---------- Exercise material ----------

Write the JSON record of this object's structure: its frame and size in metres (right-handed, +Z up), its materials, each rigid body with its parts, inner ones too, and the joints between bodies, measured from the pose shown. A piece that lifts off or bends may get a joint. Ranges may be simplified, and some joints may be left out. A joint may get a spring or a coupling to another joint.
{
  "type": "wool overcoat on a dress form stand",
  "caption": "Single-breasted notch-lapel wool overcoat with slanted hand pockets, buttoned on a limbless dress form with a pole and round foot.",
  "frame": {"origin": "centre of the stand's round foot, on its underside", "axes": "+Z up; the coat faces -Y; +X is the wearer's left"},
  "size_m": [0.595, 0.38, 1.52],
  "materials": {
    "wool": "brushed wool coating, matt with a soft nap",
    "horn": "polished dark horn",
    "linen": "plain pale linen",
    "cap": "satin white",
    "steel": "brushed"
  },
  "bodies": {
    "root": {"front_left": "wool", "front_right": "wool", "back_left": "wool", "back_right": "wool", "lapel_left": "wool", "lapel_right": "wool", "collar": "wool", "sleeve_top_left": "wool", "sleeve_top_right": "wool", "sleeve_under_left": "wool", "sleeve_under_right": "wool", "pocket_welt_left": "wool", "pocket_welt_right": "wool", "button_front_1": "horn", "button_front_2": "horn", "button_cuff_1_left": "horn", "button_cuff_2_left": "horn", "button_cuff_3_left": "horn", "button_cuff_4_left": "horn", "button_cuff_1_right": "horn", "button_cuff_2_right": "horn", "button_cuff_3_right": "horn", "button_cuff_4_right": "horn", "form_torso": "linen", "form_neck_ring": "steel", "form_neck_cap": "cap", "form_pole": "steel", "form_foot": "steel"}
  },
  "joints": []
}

----------
---------- Exercise material ----------

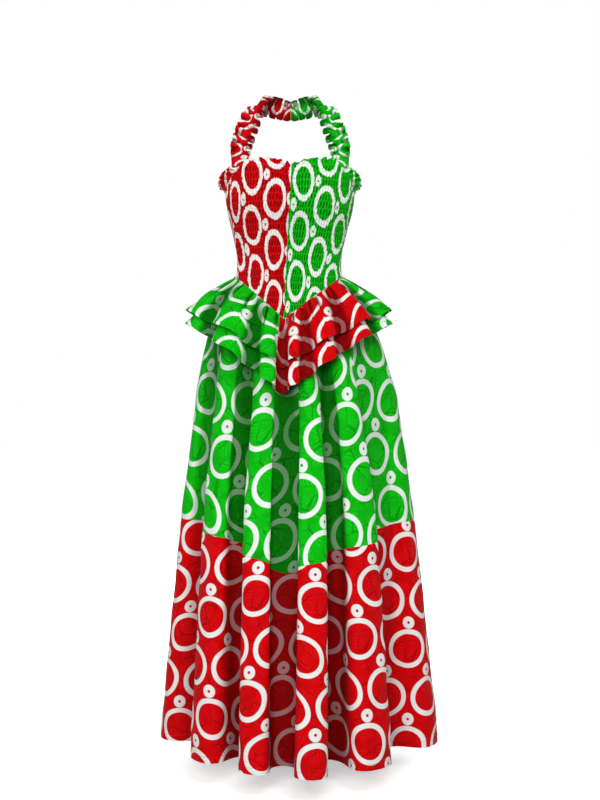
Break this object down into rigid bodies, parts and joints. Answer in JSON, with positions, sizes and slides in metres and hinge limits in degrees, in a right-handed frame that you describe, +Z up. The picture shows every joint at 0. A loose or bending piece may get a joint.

----------

• **Exercise description**
Of the lines above, copy each that contains "materials".

• **Output of the task**
Write the JSON record of this object's structure: its frame and size in metres (right-handed, +Z up), its materials, each rigid body with its parts, inner ones too, and the joints between bodies, measured from the pose shown. A piece that lifts off or bends may get a joint. Ranges may be simplified, and some joints may be left out. A joint may get a spring or a coupling to another joint.
  "materials": {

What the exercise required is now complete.